Wiener also introduced Senate Bill 73, allowing judges to grant probation or suspend sentences for certain drug crimes, ending mandatory prison sentences for those crimes. The lower sentencing standards include crimes such as the sale, possession and transport of opiates or opium derivatives; planting or cultivating peyote; and possession or sale of 14.25 grams or more of heroin or phencyclidine – also known as “angel dust” or PCP.

According to the California Family Council, a Focus on the Family-affiliated organization, Wiener made election promises to “decriminalize all drug use,” end the “War on Drugs,” and put an end to “mass incarceration.” CFC also says the senator has promised to “legalize all psychedelic drugs such as LSD and magic mushrooms.”

SB 57, titled “Controlled substances: overdose prevention program (OPP),” also provides drug users with “sterile consumption supplies,” and offers “access or referrals to substance use disorder treatment.” The bill says OPPs “are an evidence-based harm reduction strategy” used in 10 countries around the world and argues that they “are effective in reducing overdose deaths and HIV transmission, and in increasing access to counseling, treatment, and other risk reduction services.”

“Research has also demonstrated that OPPs decrease use of emergency medical services, reduce public drug use, reduce syringe debris, and do not increase crime or drug use,” the bill says.

Christopher Rufo, Visiting Fellow for Domestic Policy Studies at the Heritage Foundation, disagrees. He writes, “Safe injection sites have an extremely poor record of moving drug users into treatment and recovery, with some referral rates as low as 1%.” He cites a “bombshell report” out of Alberta, Canada, which “showed the sites did not reduce overall overdose deaths or opioid-related emergency calls” and “led to an increase in crime, discarded needles and social disorder in surrounding neighborhoods.”
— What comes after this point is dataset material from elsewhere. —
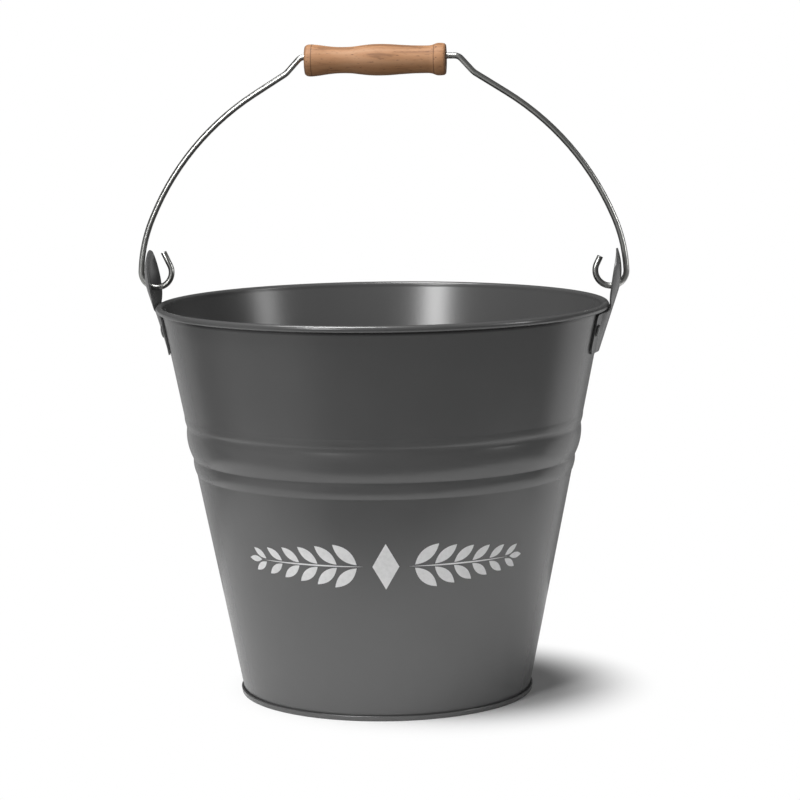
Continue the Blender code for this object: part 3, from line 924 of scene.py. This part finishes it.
def makeGrip():
    length, bore, rings = gripShape["length"], gripShape["bore"], gripShape["ringsAlong"]
    wider, deep = gripShape["mouth"]
    middle = -gripShape["slip"]
    low, high = middle - length / 2, middle + length / 2
    even = {round(i / rings, 5) for i in range(rings + 1)}
    shares = sorted(even | {share for share, radius in gripShape["line"]})
    profile = [(middle + length * (share - 0.5), gripRadiusAt(share)) for share in shares]
    profile += [(high, bore + wider), (high - deep, bore), (low + deep, bore), (low, bore + wider)]
    line = [(x, 0, gripHeight + radius) for x, radius in profile]
    grip = drawLine("turned_wooden_grip", line, closed=True)
    spinRound(grip, gripShape["steps"], (0, 0, gripHeight), (1, 0, 0))
    smoothShade(grip, degrees=40)
    return grip


finishPiece(makeGrip(), beech, "grip", ["wooden_grip"])

# The wire in the rim's roll is hidden, so it stays as the CAD has it and only gets its metal
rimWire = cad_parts["rim_wire"]
rimWire.data.materials.clear()
rimWire.data.materials.append(coreSteel)

# Printed ornament: a lozenge between two leafy sprays, drawn flat and wrapped on the cone

printShape = {
    "middle": 0.1045,  # height of its middle on the wall, and its bearing from the right ear
    "bearing": -84.6,
    "leafPairs": 6,
    "leafLength": 0.0200,
    "leafWidth": 0.0075,
    "leafDegrees": (42, 34),
    "lastLeafSize": 0.58,
    "tipLeafSize": 0.55,
    "leafSteps": 40,
    "start": 0.0185,
    "end": 0.083,
    "stemWidth": 0.0010,
    "stemGap": 0.0011,
    "stemTail": 0.004,
    "stemHead": 0.002,
    "lozenge": (0.0085, 0.0155),
    "proud": 0.00008,
    "reach": 0.102,
    "cell": 0.002,
}


def addLeaf(place, angle, length, width):
    # a disc one wide, drawn out to a lens with two points
    bpy.ops.mesh.primitive_circle_add(
        vertices=printShape["leafSteps"], radius=0.5, fill_type="NGON", location=(0, 0, 0),
    )
    leaf = bpy.context.object
    for vertex in leaf.data.vertices:
        vertex.co.y *= abs(vertex.co.y) * 2 * width
        vertex.co.x = (vertex.co.x + 0.5) * length
    leaf.rotation_euler.z = angle
    leaf.location = (*place, 0)
    return leaf


def addSpray(side):
    shape = printShape
    made = []
    run = shape["end"] - shape["start"]
    steep, flat = shape["leafDegrees"]
    for index in range(shape["leafPairs"]):
        share = index / (shape["leafPairs"] - 1)
        size = 1 - (1 - shape["lastLeafSize"]) * share
        for up in (-1, 1):
            angle = math.radians(steep + (flat - steep) * share) * up
            if side < 0:
                angle = math.pi - angle
            place = (side * (shape["start"] + run * share), shape["stemGap"] * up)
            made.append(addLeaf(place, angle, shape["leafLength"] * size, shape["leafWidth"] * size))
    turn = 0 if side > 0 else math.pi
    stemStart = (side * (shape["start"] - shape["stemTail"]), 0)
    made.append(addLeaf(stemStart, turn, run + shape["stemTail"] + shape["stemHead"], shape["stemWidth"]))
    tipStart = (side * (shape["end"] + shape["stemTail"]), 0)
    size = shape["tipLeafSize"]
    made.append(addLeaf(tipStart, turn, shape["leafLength"] * size, shape["leafWidth"] * size))
    return made


def makePrint():
    shape = printShape
    deselectAll()
    made = addSpray(-1) + addSpray(1)
    bpy.ops.mesh.primitive_circle_add(vertices=4, radius=1, fill_type="NGON", location=(0, 0, 0))
    lozenge = bpy.context.object
    lozenge.scale = (*shape["lozenge"], 1)
    ornament = joinPieces(made + [lozenge], "printed_leaf_ornament")
    editAll(ornament)
    reach = shape["reach"]
    count = int(2 * reach / shape["cell"])
    for step in range(count + 1):
        bpy.ops.mesh.select_all(action="SELECT")
        bpy.ops.mesh.bisect(plane_co=(-reach + 2 * reach * step / count, 0, 0), plane_no=(1, 0, 0))
    bpy.ops.object.mode_set(mode="OBJECT")
    radius = wallRadius(shape["middle"])
    for vertex in ornament.data.vertices:
        height = shape["middle"] + vertex.co.y / math.sqrt(1 + wallSlope ** 2)
        bearing = math.radians(shape["bearing"]) + vertex.co.x / radius
        out = wallRadius(height) + shape["proud"]
        vertex.co = (out * math.cos(bearing), out * math.sin(bearing), height)
    addThickness(ornament, shape["proud"] / 2)
    applyModifiers(ornament)
    return ornament


finishPiece(makePrint(), ink, "bucket")

# Floor, backdrop, lamps and camera

studio = {
    "floorRadius": 0.285,
    "floorStretch": 1.6,
    "floorSteps": 128,
    "floorColour": "#F2F2F2",
    "shadowMiddle": (0.035, 0.005, 0.0),
    "openFloor": (0.075, 0.150),  # the floor pales to white between these distances from there
    "mirroredWhite": 0.4,  # how much of that white the paint and metal reflect
    "lowRoom": 0.178,
    "highRoom": 0.075,
    "horizon": (-0.05, 0.08),
    "brightSides": [
        # direction, cosines at the edge and in the middle, level added to the low room
        ((-0.09, 0.97, -0.2), (0.77, 0.91), 0.084),
        ((0.647, 0.704, -0.292), (0.915, 0.975), 0.56),
        ((-0.85, -0.40, -0.34), (0.80, 0.96), 0.27),
        ((-0.60, 0.76, -0.23), (0.90, 0.97), 0.34),
    ],
    "lamps": [
        # name, place, size, watts
        ("key_softbox", (-0.5, -0.5, 2.1), (1.0, 1.0), 43),
        ("left_softbox", (-0.85, -1.79, 0.85), (0.42, 0.7), 13.8),
        ("right_softbox", (1.96, -0.50, 0.75), (0.38, 1.0), 6.6),
    ],
    "lampAim": (0, 0, 0.2),
    "camera": {"place": (0.1757, -1.8590, 0.4460), "degrees": (82.336, 0.683, 4.975), "lens": 127.30},
}


def makeFloor():
    deselectAll()
    bpy.ops.mesh.primitive_circle_add(
        vertices=studio["floorSteps"], radius=studio["floorRadius"], fill_type="NGON",
        location=(0, 0, 0),
    )
    floor = bpy.context.object
    floor.name = floor.data.name = "floor"
    floor.scale.x = studio["floorStretch"]
    placeInMesh(floor)
    material, tree, shader, place = startMaterial(
        "white_floor", {"Roughness": 0.9, "Specular IOR Level": 0.0},
    )
    shader.inputs["Base Color"].default_value = linear(studio["floorColour"])
    white = addNode(tree, "Emission", {"Strength": 1.0})
    away = addNode(tree, "VectorMath", {"operation": "DISTANCE", 1: studio["shadowMiddle"]}, {0: place})
    near, far = studio["openFloor"]
    paling = addNode(
        tree, "MapRange", {"From Min": near, "From Max": far, "interpolation_type": "SMOOTHSTEP"},
        {"Value": away.outputs["Value"]},
    )
    path = addNode(tree, "LightPath").outputs
    seen = addNode(
        tree, "Math", {"operation": "MULTIPLY_ADD", 1: studio["mirroredWhite"]},
        {0: path["Is Glossy Ray"], 2: path["Is Camera Ray"]},
    )
    share = addNode(
        tree, "Math", {"operation": "MULTIPLY"}, {0: seen.outputs["Value"], 1: paling.outputs["Result"]},
    )
    both = addNode(
        tree, "MixShader",
        links={0: share.outputs["Value"], 1: shader.outputs["BSDF"], 2: white.outputs["Emission"]},
    )
    tree.links.new(both.outputs["Shader"], tree.nodes["Material Output"].inputs["Surface"])
    floor.data.materials.append(material)


def makeWorld():
    # white to the camera; the object has a dim room, with brighter sides below the eye's height
    world = bpy.data.worlds.new("studio")
    bpy.context.scene.world = world
    world.use_nodes = True
    tree = world.node_tree
    direction = addNode(tree, "TexCoord").outputs["Generated"]
    low = None
    for side, (edge, middle), bright in studio["brightSides"]:
        facing = addNode(
            tree, "VectorMath", {"operation": "DOT_PRODUCT", 1: Vector(side).normalized()}, {0: direction},
        )
        patch = addNode(
            tree, "MapRange",
            {"From Min": edge, "From Max": middle, "To Max": bright, "interpolation_type": "SMOOTHSTEP"},
            {"Value": facing.outputs["Value"]},
        )
        joined = addNode(
            tree, "Math", {"operation": "ADD", 1: studio["lowRoom"]}, {0: patch.outputs["Result"]},
        )
        if low:
            tree.links.new(low, joined.inputs[1])
        low = joined.outputs["Value"]
    below, above = studio["horizon"]
    height = addNode(tree, "SeparateXYZ", links={0: direction}).outputs["Z"]
    level = addNode(
        tree, "MapRange",
        {
            "From Min": below, "From Max": above, "To Max": studio["highRoom"],
            "interpolation_type": "SMOOTHSTEP",
        },
        {"Value": height, "To Min": low},
    )
    room = tree.nodes["Background"]
    room.inputs["Color"].default_value = (1, 1, 1, 1)
    tree.links.new(level.outputs["Result"], room.inputs["Strength"])
    white = addNode(tree, "Background", {"Strength": 1.0, "Color": (1, 1, 1, 1)})
    seen = addNode(tree, "LightPath").outputs["Is Camera Ray"]
    both = addNode(
        tree, "MixShader", links={0: seen, 1: room.outputs["Background"], 2: white.outputs["Background"]},
    )
    tree.links.new(both.outputs["Shader"], tree.nodes["World Output"].inputs["Surface"])


def makeLamps():
    for name, place, size, watts in studio["lamps"]:
        deselectAll()
        bpy.ops.object.light_add(type="AREA", location=place)
        lamp = bpy.context.object
        lamp.name = lamp.data.name = name
        lamp.data.shape = "RECTANGLE"
        lamp.data.size, lamp.data.size_y = size
        lamp.data.energy = watts
        aim = Vector(studio["lampAim"]) - Vector(place)
        lamp.rotation_euler = aim.to_track_quat("-Z", "Y").to_euler()


def makeCamera():
    view = studio["camera"]
    deselectAll()
    bpy.ops.object.camera_add(location=view["place"])
    camera = bpy.context.object
    camera.rotation_euler = [math.radians(angle) for angle in view["degrees"]]
    camera.data.lens = view["lens"]
    camera.data.sensor_width = 36
    bpy.context.scene.camera = camera


makeFloor()
makeWorld()
makeLamps()
makeCamera()
bpy.context.scene.view_settings.view_transform = "Standard"
print("studio is ready")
Rufo reports there is a growing backlash against the sites, which are placed in neighborhoods “with little public input, creating problems for long-time residents.”

As for SB 73, California Family Council (CFC) says that Wiener is disingenuous in describing the legislation. They explain that the state senator focuses on the users and addicts who won’t have mandatory prison sentences.
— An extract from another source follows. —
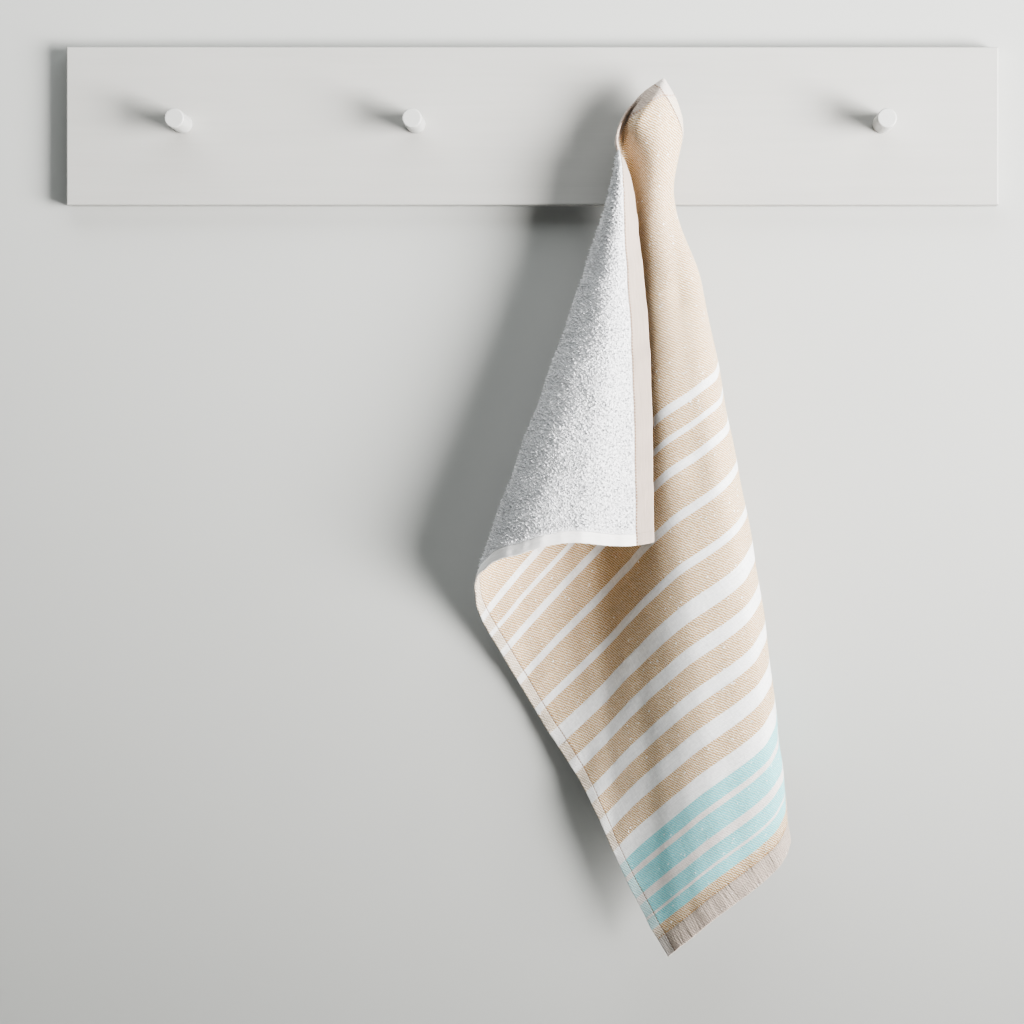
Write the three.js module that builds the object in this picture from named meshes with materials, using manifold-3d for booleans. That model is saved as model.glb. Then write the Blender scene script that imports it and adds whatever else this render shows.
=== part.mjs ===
// A hammam towel hung by one corner over a peg of a painted peg rail.
// Sizes are in millimetres and +Z is up. The rail's back lies in the plane y = 0, so the
// room is on the -Y side, and +X is to the right of someone who faces the rail.
// The origin is on the rail's back, on the axis of the peg that holds the towel.
import * as THREE from 'three';
import Module from 'manifold-3d';
import { mergeVertices } from 'three/addons/utils/BufferGeometryUtils.js';

// The peg rail: a flat board with turned pegs glued into blind sockets.
const RAIL_THICK = 20;
const RAIL_TOP = 80;
const RAIL_BOTTOM = -84;
const RAIL_EDGE_ROUND = 1.5;
const PEG_SPACING = 242;
const PEG_PLACES = { peg_far_left: -2, peg_left: -1, peg_holding: 0, peg_right: 1 };
const PEG_RADIUS = 10;
const PEG_REACH = 54;
const PEG_EDGE_ROUND = 1.5;
const TENON_RADIUS = 6;
const TENON_DEPTH = 14;
const JOINT_GAP = 0.3;
const ROUND_SIDES = 48;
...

“Yet pull up the language of the bill and you will see the text also removes minimum sentencing for ‘possessing for sale,’ ‘forging or altering prescriptions,’  and ‘agreeing to sell or transport’ hard drugs. Wiener obviously isn’t eager to reveal his bill removes mandatory jail time for drug dealers, but that is what his bill does,” the group reports.

CFC Director of Capitol Engagement Greg Burt says the legislation doesn’t make sense. “How is it that California is considering legalizing LSD or lowering criminal penalties for heroin dealers, while at the same time it outlaws single-use plastic bags, curbs the use of plastic straws, or seeks to eliminate fossil fuels we all depend upon because of their danger to humans and nature?”
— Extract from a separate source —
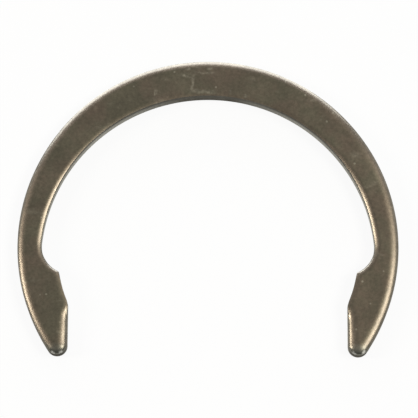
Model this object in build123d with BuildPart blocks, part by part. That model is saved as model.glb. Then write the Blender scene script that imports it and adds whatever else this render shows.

Wiener says the “War on Drugs” must be ended, since it has “been widely acknowledged as a racist policy failure given its foundational role in building the system of mass incarceration that exists in the United States.”

Burt responded, “Shouldn’t the government protect us from drug cartels notorious for getting rich on the backs of the destroyed lives of every race? If you care about protecting racial minorities, shouldn’t you outlaw drugs that are killing them at higher rates?”